What suffering we must face is only for a short while (I Peter 1:6; II Corinthians 4:17). It is nothing compared to the eternal glory that is available in Christ. The God of all grace is with us. And through it all, Christ will

  • perfect (katartisai) - to adjust, to fit parts together into the right configuration, to repair or restore (I Corinthians 1:10; II Corinthians 13:11).
  • confirm (sterixai) - to set firmly in place, support, or make fast (Luke 22:36; II Thessalonians 2:17; 3:3).
  • strengthen (sthenosai) - to make strong (similar to Colossians 1:11).
  • establish (themeliosai) - to lay a foundation, to make stable (Luke 6:48; Ephesians 3:17-18).

Remember that it is Christ who rules eternally. The phrase is a repeat from I Peter 4:11. It is a natural response to what Christ has done for his people.

Closing - I Peter 5:12-14

Silvanus (Silas) was Peter’s scribe for I Peter. This is likely the same Silas who frequently traveled with Paul (II Corinthians 1:19; I Thessalonians 1:1). Some speculate that Silas’ presence with Peter is an indication that Paul has died at the time of this letter. However, there can be numerous reasons for Silas being with Peter that don’t require Paul to have already died. Peter considered Silas to be a faithful brother. This is not to say that Peter had doubts about Silas, but rather an acknowledgment that Peter was not the Judge. It may be that Peter is expecting that Silas would most likely deliver the letter, but he is not certain.

Peter’s purpose in writing his letter is summed up. It is not nearly as long as it could have been but it was long enough to provide encouragement and to give evidence of God’s grace to Christians. During times of persecution, it may seem difficult to believe that God is aiding His people and Peter has shown that God is still at work benefitting Christians. Rather than doubt God, we must stand firm in His grace. Thus, Peter started his letter by mentioning God’s grace (I Peter 1:2) and ends on the same topic.

She who is in Babylon” is most likely a reference to the church located in Babylon. These were chosen along with the Christians being addressed (Colossians 3:12). Thus, the members of the church there send their greetings to the Christians in the regions of Asia Minor. John used similar terms (II John 1,13).

A specific greeting is sent from Mark. Mark’s mother was one of the Marys mentioned in the Bible, and it was to Mary’s house that Peter went when released from prison (Acts 12:13-16). Notice that the maid recognized Peter’s voice, so he must have come by at least several times before. It is likely that Peter is the one who converted Mark to Christianity, which is indicated by calling him “my son.”

The love we are to have for one another is shown in our warm welcomes (Romans 16:16; Philippians 4:21). Thus, the greetings sent here should be extended to all Christians.

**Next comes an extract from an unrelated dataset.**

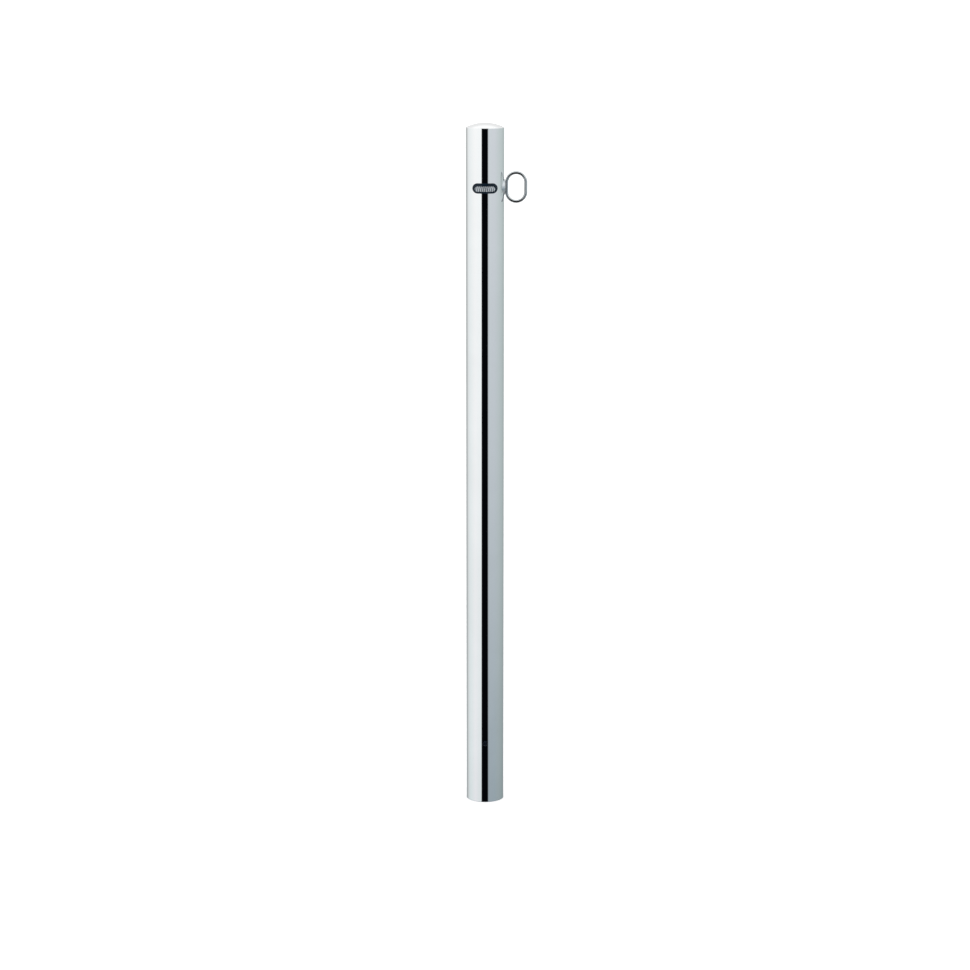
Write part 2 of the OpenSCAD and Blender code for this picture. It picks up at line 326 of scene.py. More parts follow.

In closing, Peter wishes the Christians who read his letter peace, which is an appropriate conclusion to a letter dealing with living under persecution.

“In Christ”

This simple two-word phrase occurs about 85 times in the New Testament. It is used to refer to a state in which a person finds himself, as illustrated by Peter's benediction, "Peace to you all who are in Christ Jesus" (I Peter 5:14). Some people are in Christ and others are not in Christ. Those who are in Christ enter at some point in time, as shown by Paul noting that two were in Christ before he himself was in Christ (Romans 16:7). Those who are in Christ are able to remain in that state even after death (I Thessalonians 4:16).

So who are in Christ? Paul tells us that Christians are in Christ. "To the saints and faithful brethren in Christ who are in Colosse" (Colossians 1:2). This was Paul's point in Galatians 3:28-29, all who are in Christ are united together without distinction (see also Romans 12:5). The same point is made in Ephesians 2:11-13, "Therefore remember that you, once Gentiles in the flesh – who are called Uncircumcision by what is called the Circumcision made in the flesh by hands -- that at that time you were without Christ, being aliens from the commonwealth of Israel and strangers from the covenants of promise, having no hope and without God in the world. But now in Christ Jesus you who once were far off have been brought near by the blood of Christ." In Christ is where we find salvation (Romans 3:24; I Corinthians 1:2; Ephesians 4:32; Romans 8:1-2).

Notice the contrast made between being in Christ and being in the flesh or in the world. We all live in the world; that is, we have our physical being here. Some have given their lives over to this physical plane. Christians, however, have left the world behind.